Quote, with no changes, the lines that run from the top of the material to the line with "# Waistband and trim", both included.

> [Dataset content]:
....

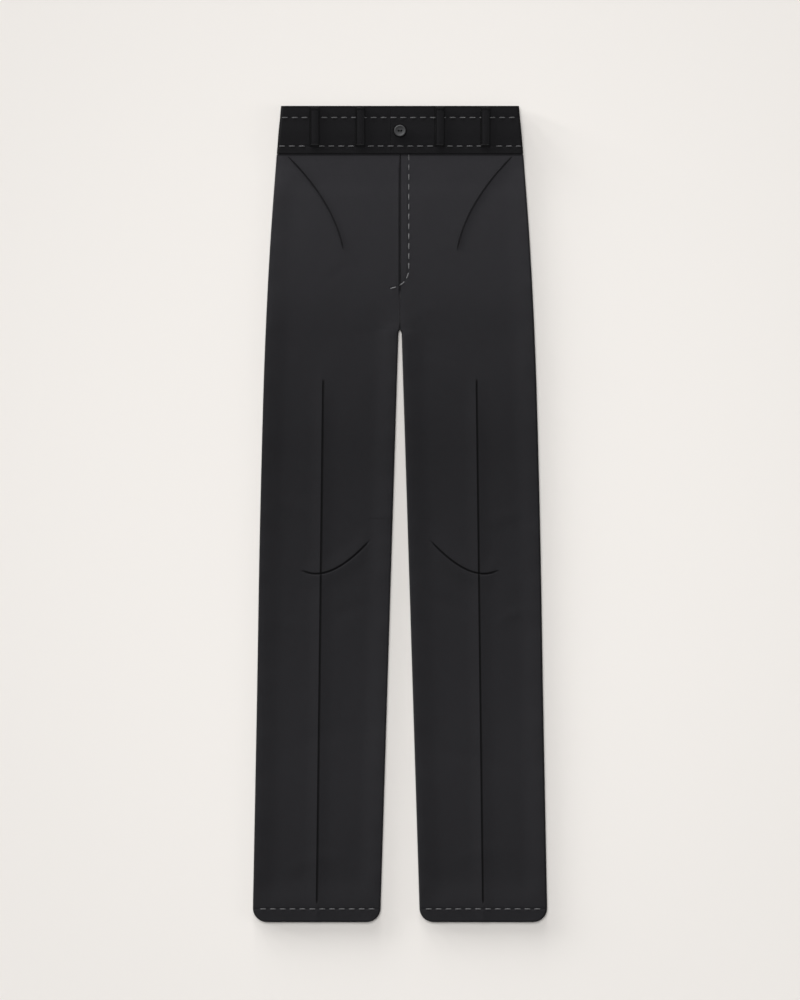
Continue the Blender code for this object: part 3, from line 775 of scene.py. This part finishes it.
def back_panel(label):
    """A back panel. Its outer face is the underside, which rests on the floor."""
    down = back_rows()
    cloth, low = stepped(WALL, down), stepped(BACK_LEVEL, down)
    inner, side_out, run = inner_edge(down), panel_side_edge(down), stepped(SIDE_RUN, down)
    inner_seat = blend(low + cloth, LEG_SEAM - GAP / 2, inseam_share(down))
    side_seat = stepped(SEAM_LEVEL, down) - GAP / 2
    start = roll_grid(inner, inner_seat, low, inner_run(down), cloth, BACK_ANGLES, 1)
    end = roll_grid(side_out, side_seat, low, run, cloth, BACK_ANGLES, -1)
    ends = inner + inner_run(down), crease_out(down), side_out - run
    out = columns_across(*ends, BACK_NEAR, BACK_CREASE, BACK_NEAR, (14, 12))
    under, over = low + back_relief(out, down), np.broadcast_to(low + cloth, out.shape)
    faces = (start[0], (out, under), end[0]), (start[1], (out, over), end[1])
    return panel(f"back_{label}_cloth", SIDES[label], (down, down, down), faces, outline_shade)


def panel_area():
    """Flat area of a panel with its turned-up hem, in square metres."""
    down = np.linspace(BAND_DEPTH - TUCK_DEPTH, LENGTH, 400)
    width = side_edge(np.minimum(down, HEM_TOP)) - inner_edge(np.minimum(down, HEM_TOP))
    body = ((width[1:] + width[:-1]) / 2 * np.diff(down)).sum()
    return (body + HEM_CORNER * width[-1]) * MM * MM


# Waistband and trim


def band_relief(out, down):
    """The waistband swells a little between its rows of stitching, and is drawn in along them."""
    swell = 0.3 * hill(down - sum(BAND_STITCHES) / 2, 19)
    swell = swell + 0.1 * hill(down - 8, 6) - 0.06
    wave = 0.07 * np.sin(math.tau * out / 57) * hill(down - 34, 30)
    pucker = 0.05 * np.sin(math.tau * out / STITCH_PITCH)
    sewn = sum(bell(down - row, 1.4) for row in BAND_STITCHES)
    near = sum(bell(down - row, 4.5) for row in BAND_STITCHES)
    return swell + wave + pucker * near - 0.26 * sewn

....

> [Task answer]:
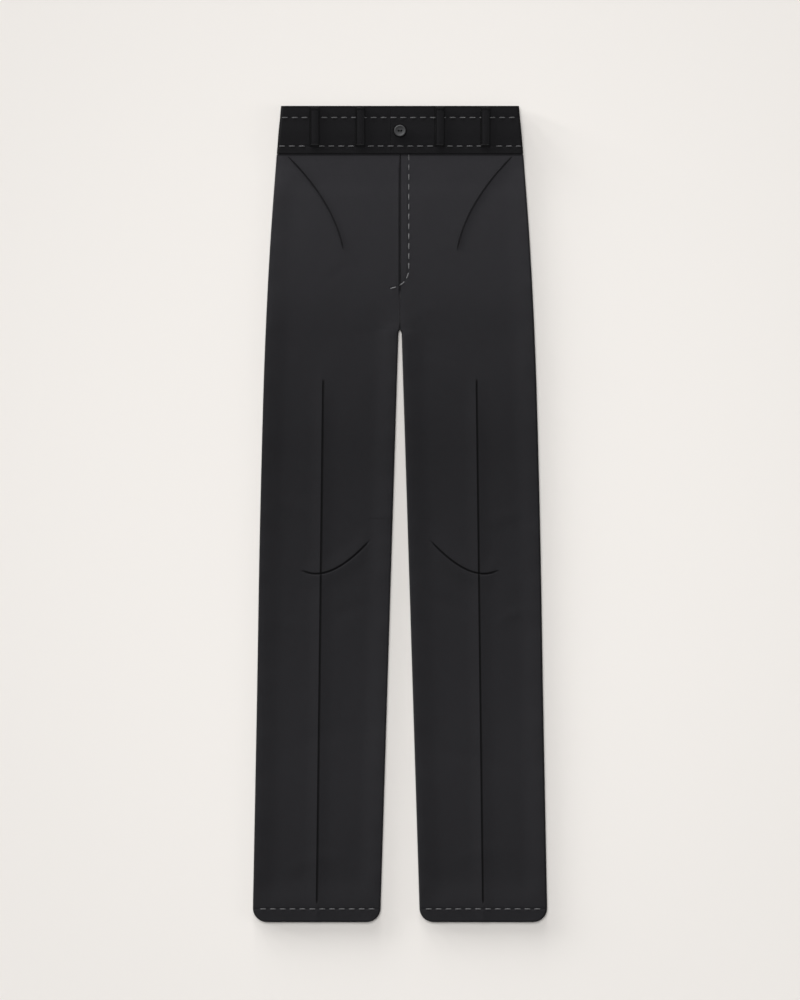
Continue the Blender code for this object: part 3, from line 775 of scene.py. This part finishes it.
def back_panel(label):
    """A back panel. Its outer face is the underside, which rests on the floor."""
    down = back_rows()
    cloth, low = stepped(WALL, down), stepped(BACK_LEVEL, down)
    inner, side_out, run = inner_edge(down), panel_side_edge(down), stepped(SIDE_RUN, down)
    inner_seat = blend(low + cloth, LEG_SEAM - GAP / 2, inseam_share(down))
    side_seat = stepped(SEAM_LEVEL, down) - GAP / 2
    start = roll_grid(inner, inner_seat, low, inner_run(down), cloth, BACK_ANGLES, 1)
    end = roll_grid(side_out, side_seat, low, run, cloth, BACK_ANGLES, -1)
    ends = inner + inner_run(down), crease_out(down), side_out - run
    out = columns_across(*ends, BACK_NEAR, BACK_CREASE, BACK_NEAR, (14, 12))
    under, over = low + back_relief(out, down), np.broadcast_to(low + cloth, out.shape)
    faces = (start[0], (out, under), end[0]), (start[1], (out, over), end[1])
    return panel(f"back_{label}_cloth", SIDES[label], (down, down, down), faces, outline_shade)


def panel_area():
    """Flat area of a panel with its turned-up hem, in square metres."""
    down = np.linspace(BAND_DEPTH - TUCK_DEPTH, LENGTH, 400)
    width = side_edge(np.minimum(down, HEM_TOP)) - inner_edge(np.minimum(down, HEM_TOP))
    body = ((width[1:] + width[:-1]) / 2 * np.diff(down)).sum()
    return (body + HEM_CORNER * width[-1]) * MM * MM


# Waistband and trim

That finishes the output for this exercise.